>> start

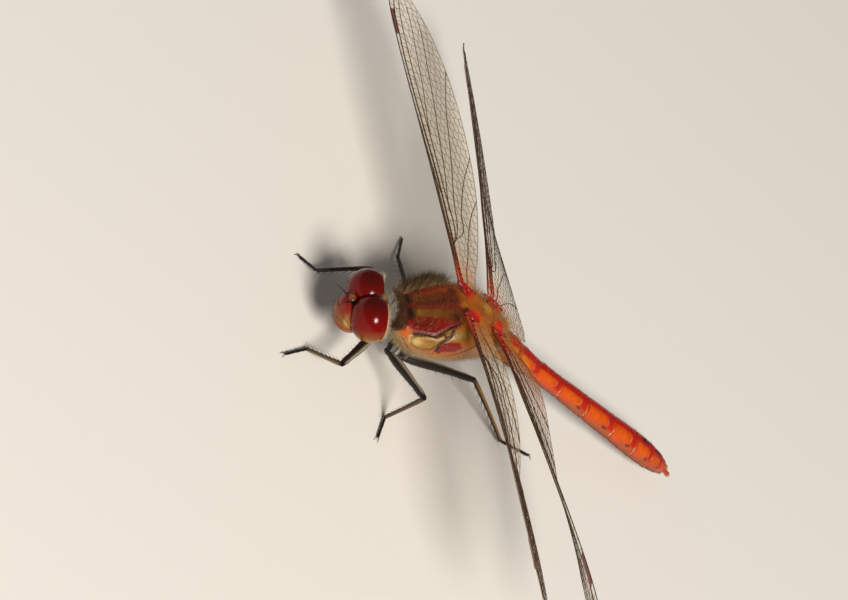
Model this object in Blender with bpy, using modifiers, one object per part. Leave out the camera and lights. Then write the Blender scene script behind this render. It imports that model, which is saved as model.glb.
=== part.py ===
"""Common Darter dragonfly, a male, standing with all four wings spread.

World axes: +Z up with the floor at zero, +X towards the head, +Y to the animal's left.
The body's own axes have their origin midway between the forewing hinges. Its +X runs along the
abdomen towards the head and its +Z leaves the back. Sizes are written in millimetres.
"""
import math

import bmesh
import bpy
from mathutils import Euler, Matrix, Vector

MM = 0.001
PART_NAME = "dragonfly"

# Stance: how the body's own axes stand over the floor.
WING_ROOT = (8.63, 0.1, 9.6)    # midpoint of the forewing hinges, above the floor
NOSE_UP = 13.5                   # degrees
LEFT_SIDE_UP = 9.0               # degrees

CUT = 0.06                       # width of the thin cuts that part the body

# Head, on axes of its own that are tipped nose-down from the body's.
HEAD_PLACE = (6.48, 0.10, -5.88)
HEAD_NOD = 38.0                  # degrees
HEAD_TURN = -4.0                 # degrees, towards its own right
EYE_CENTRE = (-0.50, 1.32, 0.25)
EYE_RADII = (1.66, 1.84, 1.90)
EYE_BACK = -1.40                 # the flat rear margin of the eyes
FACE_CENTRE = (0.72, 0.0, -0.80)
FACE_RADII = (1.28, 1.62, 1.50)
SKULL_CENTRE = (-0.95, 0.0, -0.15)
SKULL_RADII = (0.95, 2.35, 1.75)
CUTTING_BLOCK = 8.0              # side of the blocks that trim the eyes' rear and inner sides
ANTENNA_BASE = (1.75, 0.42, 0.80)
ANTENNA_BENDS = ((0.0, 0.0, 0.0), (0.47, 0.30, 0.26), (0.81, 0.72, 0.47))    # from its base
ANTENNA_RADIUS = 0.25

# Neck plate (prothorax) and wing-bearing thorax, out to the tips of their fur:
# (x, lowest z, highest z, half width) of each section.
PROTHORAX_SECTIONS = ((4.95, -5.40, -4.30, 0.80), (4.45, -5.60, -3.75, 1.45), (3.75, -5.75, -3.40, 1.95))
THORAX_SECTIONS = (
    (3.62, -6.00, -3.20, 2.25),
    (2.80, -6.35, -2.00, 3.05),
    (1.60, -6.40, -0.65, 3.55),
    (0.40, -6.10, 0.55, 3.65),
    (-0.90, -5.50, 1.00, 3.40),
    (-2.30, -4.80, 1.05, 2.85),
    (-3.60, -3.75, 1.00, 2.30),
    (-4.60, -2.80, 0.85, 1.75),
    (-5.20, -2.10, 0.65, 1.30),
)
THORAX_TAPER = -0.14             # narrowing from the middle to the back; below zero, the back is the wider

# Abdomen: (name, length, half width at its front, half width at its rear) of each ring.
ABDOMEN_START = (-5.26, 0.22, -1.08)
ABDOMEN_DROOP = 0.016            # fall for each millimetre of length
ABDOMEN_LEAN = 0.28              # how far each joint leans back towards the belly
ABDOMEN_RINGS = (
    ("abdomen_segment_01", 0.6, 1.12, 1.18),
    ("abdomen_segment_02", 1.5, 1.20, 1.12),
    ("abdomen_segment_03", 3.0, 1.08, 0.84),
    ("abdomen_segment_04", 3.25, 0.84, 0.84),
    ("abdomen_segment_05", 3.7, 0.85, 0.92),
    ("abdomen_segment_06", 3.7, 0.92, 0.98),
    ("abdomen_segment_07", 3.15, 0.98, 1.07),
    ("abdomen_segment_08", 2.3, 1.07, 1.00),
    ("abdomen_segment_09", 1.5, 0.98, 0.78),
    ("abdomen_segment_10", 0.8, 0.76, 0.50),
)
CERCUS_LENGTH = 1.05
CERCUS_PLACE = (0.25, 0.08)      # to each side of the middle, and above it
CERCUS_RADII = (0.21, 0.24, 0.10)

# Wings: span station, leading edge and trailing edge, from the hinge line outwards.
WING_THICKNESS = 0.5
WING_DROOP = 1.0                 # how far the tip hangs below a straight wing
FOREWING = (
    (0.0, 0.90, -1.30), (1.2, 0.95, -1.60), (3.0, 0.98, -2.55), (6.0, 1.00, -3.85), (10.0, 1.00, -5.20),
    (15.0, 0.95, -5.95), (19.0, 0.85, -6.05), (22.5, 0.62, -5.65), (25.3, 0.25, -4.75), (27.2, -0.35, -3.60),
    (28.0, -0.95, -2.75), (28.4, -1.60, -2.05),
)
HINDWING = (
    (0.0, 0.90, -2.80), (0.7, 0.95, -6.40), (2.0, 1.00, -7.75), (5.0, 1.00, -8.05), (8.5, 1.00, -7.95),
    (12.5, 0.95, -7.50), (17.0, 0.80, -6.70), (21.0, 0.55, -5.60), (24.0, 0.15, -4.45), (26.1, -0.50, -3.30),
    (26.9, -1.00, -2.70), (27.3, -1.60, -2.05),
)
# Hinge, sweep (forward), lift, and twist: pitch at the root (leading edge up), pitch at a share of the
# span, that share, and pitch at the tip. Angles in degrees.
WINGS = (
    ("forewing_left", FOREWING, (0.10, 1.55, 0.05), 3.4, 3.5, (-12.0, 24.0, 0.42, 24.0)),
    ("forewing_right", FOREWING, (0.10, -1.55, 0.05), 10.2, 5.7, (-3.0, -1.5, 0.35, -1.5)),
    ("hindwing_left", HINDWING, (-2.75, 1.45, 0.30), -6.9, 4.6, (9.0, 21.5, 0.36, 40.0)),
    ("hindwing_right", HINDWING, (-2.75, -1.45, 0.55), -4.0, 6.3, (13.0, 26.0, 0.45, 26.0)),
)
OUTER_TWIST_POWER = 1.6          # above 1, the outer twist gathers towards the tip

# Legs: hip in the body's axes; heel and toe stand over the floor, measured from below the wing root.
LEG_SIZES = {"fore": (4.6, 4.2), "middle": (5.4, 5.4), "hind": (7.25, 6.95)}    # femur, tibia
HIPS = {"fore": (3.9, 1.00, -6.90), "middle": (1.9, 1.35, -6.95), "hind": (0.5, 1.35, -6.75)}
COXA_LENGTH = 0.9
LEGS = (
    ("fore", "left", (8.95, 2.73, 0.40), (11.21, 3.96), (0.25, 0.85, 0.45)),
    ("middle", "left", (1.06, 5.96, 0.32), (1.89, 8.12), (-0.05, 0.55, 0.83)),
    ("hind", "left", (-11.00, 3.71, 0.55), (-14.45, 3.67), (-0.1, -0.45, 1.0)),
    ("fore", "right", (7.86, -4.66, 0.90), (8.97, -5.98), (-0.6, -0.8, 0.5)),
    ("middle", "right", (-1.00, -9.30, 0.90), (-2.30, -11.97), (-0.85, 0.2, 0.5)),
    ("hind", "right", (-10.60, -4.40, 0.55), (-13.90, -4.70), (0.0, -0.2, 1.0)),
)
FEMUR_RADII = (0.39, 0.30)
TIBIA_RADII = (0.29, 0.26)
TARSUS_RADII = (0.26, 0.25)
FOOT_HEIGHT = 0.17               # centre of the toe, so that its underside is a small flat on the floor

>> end
>> start

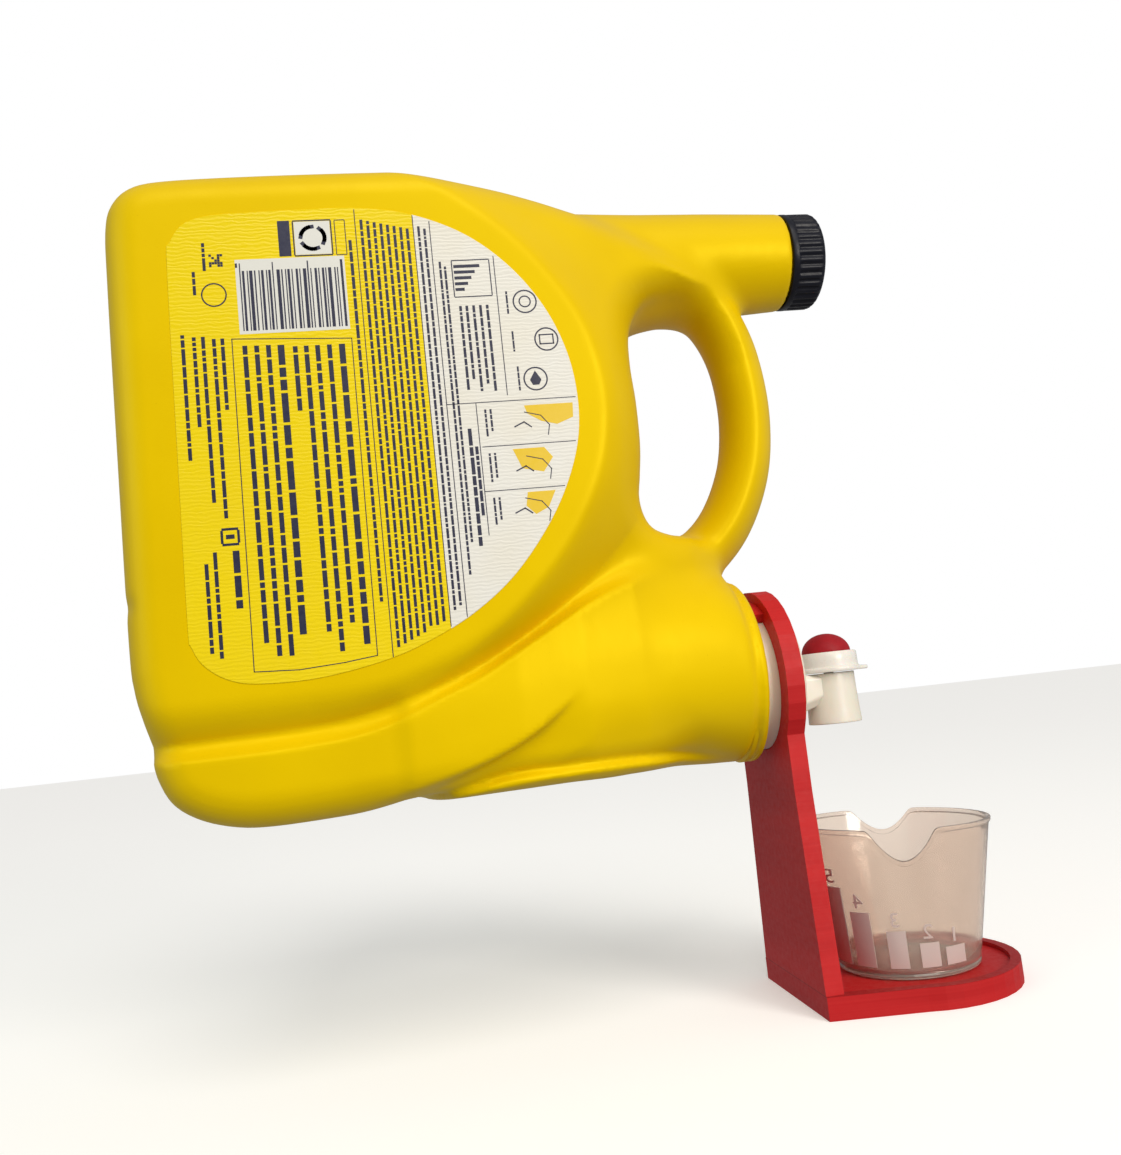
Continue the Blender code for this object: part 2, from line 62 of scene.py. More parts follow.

>> end

▶ [To be done]
Above are the records; from them, give again exactly the lines from the one containing "Model this object" through the one containing "from mathutils import Euler, Matrix, Vector", both included.

▶ [Exercise response]
Model this object in Blender with bpy, using modifiers, one object per part. Leave out the camera and lights. Then write the Blender scene script behind this render. It imports that model, which is saved as model.glb.
=== part.py ===
"""Common Darter dragonfly, a male, standing with all four wings spread.

World axes: +Z up with the floor at zero, +X towards the head, +Y to the animal's left.
The body's own axes have their origin midway between the forewing hinges. Its +X runs along the
abdomen towards the head and its +Z leaves the back. Sizes are written in millimetres.
"""
import math

import bmesh
import bpy
from mathutils import Euler, Matrix, Vector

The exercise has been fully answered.